Así es todo el tiempo, y si en algún momento ya no lo notan, no es él, son Vds., que han perdido ya la sensibilidad o se han dado a la bebida.

En fin, el argumento se construye sobre la base de un misterio sin resolver que lleva al personaje de Lisboa a París con el cebo de una representación de ópera cuya estrella es un amigo suyo, Alfredo Kraus. Ésta, la ópera, es la modalidad artística favorita del protagonista, Arturo. Es más, una representación operística representó el mejor día de su vida, nada más y nada menos. Es por esto que no debería extrañarnos que el cebo funcione, que de todo hay en este mundo. Por supuesto, el protagonista está libre de ataduras económicas porque acaba de vender la empresa de su padre y puede cultivar el diletantismo de lo que quiera y por donde quiera. Hay asesinatos del pasado sin resolver y una cueva muy profunda y misteriosa. También hay una historia dentro de la historia para que pueda escribirse que esta obra tiene "una estructura novelística como la del juego de muñecas rusas". Me falta lo de novela caleidoscópica, pero ya se le ocurrirá a alguien.

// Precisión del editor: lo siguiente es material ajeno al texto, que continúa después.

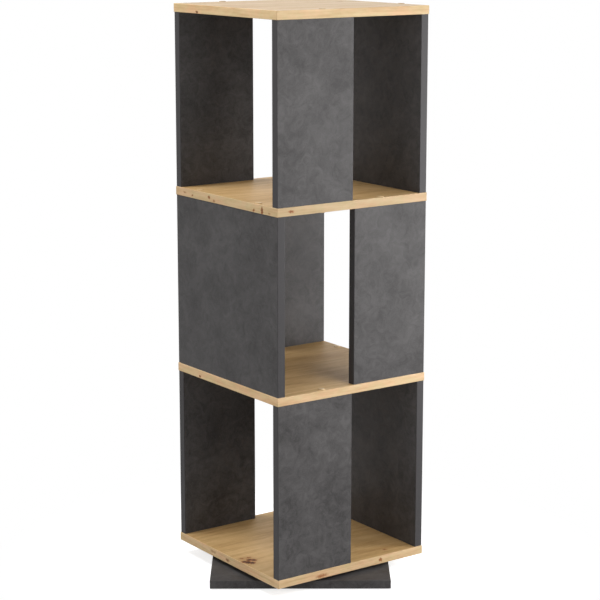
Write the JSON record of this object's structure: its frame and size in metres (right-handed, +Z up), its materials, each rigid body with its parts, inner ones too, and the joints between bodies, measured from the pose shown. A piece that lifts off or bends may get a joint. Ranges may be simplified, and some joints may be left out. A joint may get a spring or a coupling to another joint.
{
  "type": "revolving shelf unit",
  "caption": "Square tower of three open shelf tiers in light oak and graphite, the middle one turned half round, revolving on a ball turntable over a flat square base.",
  "frame": {"origin": "on the floor, on the turning axis, which is the middle of the base", "axes": "+Z up the turning axis. +X and +Y are square to the tower. The bottom and top tiers are open towards -X, the middle tier towards +X. The base stands turned by 35.2 degrees clockwise, seen from above, as in the picture"},
  "size_m": [0.4738, 0.4738, 1.0816],
  "materials": {
    "oak_board": "matt light oak decor with fine straight grain",
    "oak_edging": "satin light oak edging with small knots",
    "graphite_board": "matt graphite decor with a cloudy stone look",
    "graphite_edging": "matt graphite edging",
    "pressed_steel": "zinc-plated pressed sheet",
    "ball_steel": "polished bearing steel",
    "screw_steel": "zinc-plated",
    "nylon": "natural nylon",
    "beech": "turned beech with glue grooves left out",
    "cap_plastic": "satin oak-coloured cover cap",
    "glide_plastic": "hard black glide"
  },
  "bodies": {
    "base": {"base_board": "graphite_board", "base_edging": "graphite_edging", "floor_glides": "glide_plastic", "turntable_lower_plate": "pressed_steel", "turntable_rivet": "pressed_steel", "slip_washer": "nylon", "lower_plate_screws": "screw_steel"},
    "ball_carrier": {"ball_cage": "nylon", "bearing_balls": "ball_steel"},
    "tower": {"turntable_upper_plate": "pressed_steel", "upper_plate_screws": "screw_steel", "bottom_board": "oak_board", "bottom_board_edging": "oak_edging", "bottom_board_screws": "screw_steel", "lower_middle_board": "oak_board", "lower_middle_board_edging": "oak_edging", "lower_middle_board_screws": "screw_steel", "lower_middle_board_caps": "cap_plastic", "upper_middle_board": "oak_board", "upper_middle_board_edging": "oak_edging", "upper_middle_board_screws": "screw_steel", "upper_middle_board_caps": "cap_plastic", "top_board": "oak_board", "top_board_edging": "oak_edging", "top_board_screws": "screw_steel", "top_board_caps": "cap_plastic", "bottom_tier_back_panel": "graphite_board", "bottom_tier_back_panel_edging": "graphite_edging", "bottom_tier_left_panel": "graphite_board", "bottom_tier_left_panel_edging": "graphite_edging", "bottom_tier_right_panel": "graphite_board", "bottom_tier_right_panel_edging": "graphite_edging", "bottom_tier_dowels": "beech", "middle_tier_back_panel": "graphite_board", "middle_tier_back_panel_edging": "graphite_edging", "middle_tier_left_panel": "graphite_board", "middle_tier_left_panel_edging": "graphite_edging", "middle_tier_right_panel": "graphite_board", "middle_tier_right_panel_edging": "graphite_edging", "middle_tier_dowels": "beech", "top_tier_back_panel": "graphite_board", "top_tier_back_panel_edging": "graphite_edging", "top_tier_left_panel": "graphite_board", "top_tier_left_panel_edging": "graphite_edging", "top_tier_right_panel": "graphite_board", "top_tier_right_panel_edging": "graphite_edging", "top_tier_dowels": "beech"}
  },
  "joints": [
    {"name": "tower_spin", "type": "hinge", "parent": "base", "child": "tower", "pos_m": [0, 0, 0.022], "axis": [0, 0, 1], "continuous": true},
    {"name": "ball_cage_spin", "type": "hinge", "parent": "base", "child": "ball_carrier", "pos_m": [0, 0, 0.022], "axis": [0, 0, 1], "continuous": true}
  ],
  "couplings": [
    {"joint": "ball_cage_spin", "follows": "tower_spin", "ratio": 0.5}
  ]
}
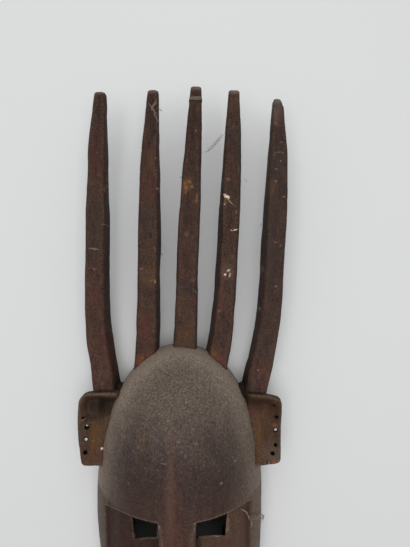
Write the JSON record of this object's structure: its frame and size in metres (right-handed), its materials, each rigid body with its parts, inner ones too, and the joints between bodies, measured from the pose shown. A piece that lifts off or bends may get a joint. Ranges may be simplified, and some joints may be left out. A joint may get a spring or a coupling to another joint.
{
  "type": "ntomo mask",
  "caption": "Carved wooden mask, hollow behind, with a domed forehead over a stepped brow, a long straight nose, flat ear plates and tall horns rising from the crown.",
  "frame": {"origin": "under the middle of the bounding box, in the plane of the back rim that the mask lies on", "axes": "+Y from the chin to the horn tips, +Z out of the face, +X to the right of the face as it is looked at"},
  "size_m": [0.2098, 0.6368, 0.111],
  "materials": {
    "carved_wood": "dark reddish brown, worn and dusty, nearly matt",
    "lint": "thin pale threads of lint and cobweb caught on the wood"
  },
  "bodies": {
    "root": {"ntomo_mask": "carved_wood"}
  },
  "joints": []
}
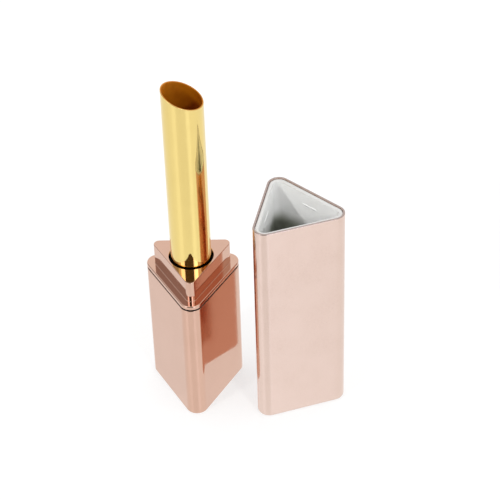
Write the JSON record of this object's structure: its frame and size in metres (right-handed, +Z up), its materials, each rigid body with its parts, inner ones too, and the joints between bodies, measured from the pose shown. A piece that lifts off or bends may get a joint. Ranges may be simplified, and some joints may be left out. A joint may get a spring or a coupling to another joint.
{
  "type": "lipstick case",
  "caption": "Slim refillable lipstick case with a rounded-triangle base and cap, a twist collar, a slant-cut gilt tube and a rising cup, shown open with its cap beside it.",
  "frame": {"origin": "middle of the base's flat underside, on the axis the collar and tube turn about", "axes": "+Z up along the tube; -Y towards the upright edge of the base that faces the viewer; +X towards the cap standing beside it"},
  "size_m": [0.0469, 0.0215, 0.0876],
  "materials": {
    "rose_gold_mirror": "polished, rose-gold anodised",
    "rose_gold_plated_plastic": "metallised mirror plating on moulded plastic",
    "rose_gold_satin": "fine satin, pale rose-gold anodised",
    "gold_mirror": "polished, yellow-gold anodised",
    "black_plastic": "moulded, semi-matte",
    "white_plastic": "moulded, natural acetal",
    "liner_plastic": "moulded, semi-gloss grey-white",
    "amber_plastic": "moulded, gold tinted",
    "steel": "zinc plated",
    "silicone": "matte silicone"
  },
  "bodies": {
    "base": {"base_shell": "rose_gold_mirror", "base_insert": "black_plastic", "base_weight": "steel", "guide_fork": "white_plastic", "drag_ring": "silicone"},
    "barrel": {"collar": "rose_gold_plated_plastic", "spiral_sleeve": "black_plastic", "centring_ring": "black_plastic", "gilt_tube": "gold_mirror"},
    "cup": {"bullet_cup": "amber_plastic", "lift_stem": "white_plastic"},
    "cap": {"cap_shell": "rose_gold_satin", "cap_liner": "liner_plastic"}
  },
  "joints": [
    {"name": "twist", "type": "hinge", "parent": "base", "child": "barrel", "pos_m": [0, 0, 0.0336], "axis": [0, 0, -1], "range_deg": [0, 600]},
    {"name": "cup_rise", "type": "slide", "parent": "base", "child": "cup", "axis": [0, 0, 1], "range_m": [0, 0.023]},
    {"name": "cap_lift", "type": "slide", "parent": "base", "child": "cap", "axis": [0, 0, 1], "range_m": [0, 0.053]}
  ],
  "couplings": [
    {"joint": "cup_rise", "follows": "twist", "m_per_rad": 0.0021963}
  ]
}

Debo de advertirles, como siempre hago en estas renuncias, que fui incapaz de acabar la novela. La dejé en la página 198, pero mi impresión había sido ya devastada en la temprana página 50, cuando me planteé por primera vez abandonarla. Así, a trompicones y a empujones llegué a los 2/3, pero, francamente, no le vi el sentido a proseguir con una lectura tan insatisfactoria, que me recordó otras experiencias casi tan deplorables, como La ternura del caníbal, de Víctor Álamo de la Rosa, La espiral del silencio, de Mayte Martín o con la que estilísticamente tiene un espectral e inquietante aire de familia, El tren delantero, de Emilio García Déniz (el trío glorioso). Hay familias en las que no se querría haber nacido.

EN DEFINITIVA: El Salón de los Espejos Mudos es una novela execrable, de nulo interés, que no merece más comentarios. Pasen de largo.